-- begin Given data --

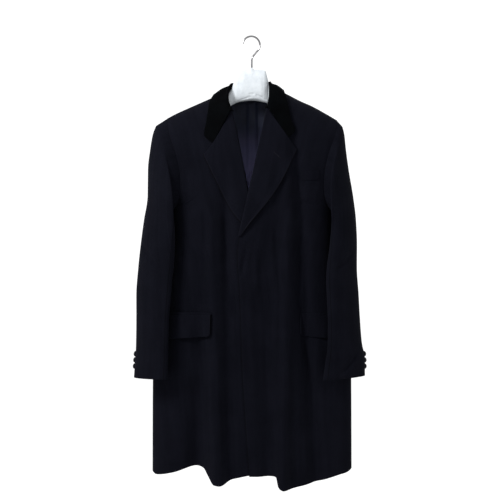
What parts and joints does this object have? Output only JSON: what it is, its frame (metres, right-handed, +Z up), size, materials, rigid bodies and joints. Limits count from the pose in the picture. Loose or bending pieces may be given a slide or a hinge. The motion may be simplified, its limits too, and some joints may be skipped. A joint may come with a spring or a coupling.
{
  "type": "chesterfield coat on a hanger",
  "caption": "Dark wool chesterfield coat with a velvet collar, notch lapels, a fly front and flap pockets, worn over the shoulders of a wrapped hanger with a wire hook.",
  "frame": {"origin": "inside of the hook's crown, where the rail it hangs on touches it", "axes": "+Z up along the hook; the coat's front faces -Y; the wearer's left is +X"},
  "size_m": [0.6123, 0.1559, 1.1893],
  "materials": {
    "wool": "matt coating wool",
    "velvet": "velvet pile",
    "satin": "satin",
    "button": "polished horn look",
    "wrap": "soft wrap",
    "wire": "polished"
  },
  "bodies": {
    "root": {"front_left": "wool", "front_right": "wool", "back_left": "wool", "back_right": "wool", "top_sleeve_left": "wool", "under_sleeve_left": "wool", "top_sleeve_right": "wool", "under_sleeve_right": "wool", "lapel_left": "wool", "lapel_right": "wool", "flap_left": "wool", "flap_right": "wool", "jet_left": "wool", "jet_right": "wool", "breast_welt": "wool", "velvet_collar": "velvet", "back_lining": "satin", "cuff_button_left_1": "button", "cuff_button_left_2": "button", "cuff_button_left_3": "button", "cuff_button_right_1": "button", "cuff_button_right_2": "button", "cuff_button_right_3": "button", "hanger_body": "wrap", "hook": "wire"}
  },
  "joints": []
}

-- end Given data --

What the task asks: Give back all the data exactly as written.

The solution:
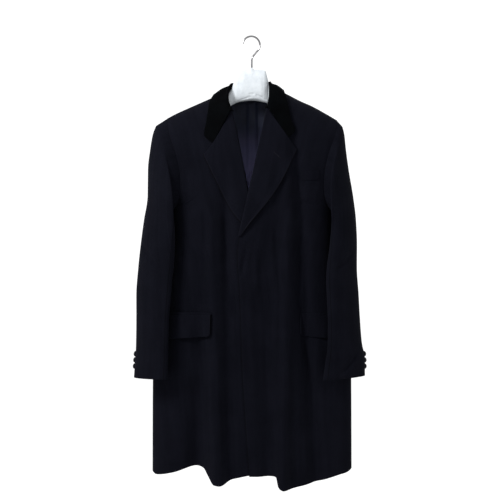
What parts and joints does this object have? Output only JSON: what it is, its frame (metres, right-handed, +Z up), size, materials, rigid bodies and joints. Limits count from the pose in the picture. Loose or bending pieces may be given a slide or a hinge. The motion may be simplified, its limits too, and some joints may be skipped. A joint may come with a spring or a coupling.
{
  "type": "chesterfield coat on a hanger",
  "caption": "Dark wool chesterfield coat with a velvet collar, notch lapels, a fly front and flap pockets, worn over the shoulders of a wrapped hanger with a wire hook.",
  "frame": {"origin": "inside of the hook's crown, where the rail it hangs on touches it", "axes": "+Z up along the hook; the coat's front faces -Y; the wearer's left is +X"},
  "size_m": [0.6123, 0.1559, 1.1893],
  "materials": {
    "wool": "matt coating wool",
    "velvet": "velvet pile",
    "satin": "satin",
    "button": "polished horn look",
    "wrap": "soft wrap",
    "wire": "polished"
  },
  "bodies": {
    "root": {"front_left": "wool", "front_right": "wool", "back_left": "wool", "back_right": "wool", "top_sleeve_left": "wool", "under_sleeve_left": "wool", "top_sleeve_right": "wool", "under_sleeve_right": "wool", "lapel_left": "wool", "lapel_right": "wool", "flap_left": "wool", "flap_right": "wool", "jet_left": "wool", "jet_right": "wool", "breast_welt": "wool", "velvet_collar": "velvet", "back_lining": "satin", "cuff_button_left_1": "button", "cuff_button_left_2": "button", "cuff_button_left_3": "button", "cuff_button_right_1": "button", "cuff_button_right_2": "button", "cuff_button_right_3": "button", "hanger_body": "wrap", "hook": "wire"}
  },
  "joints": []
}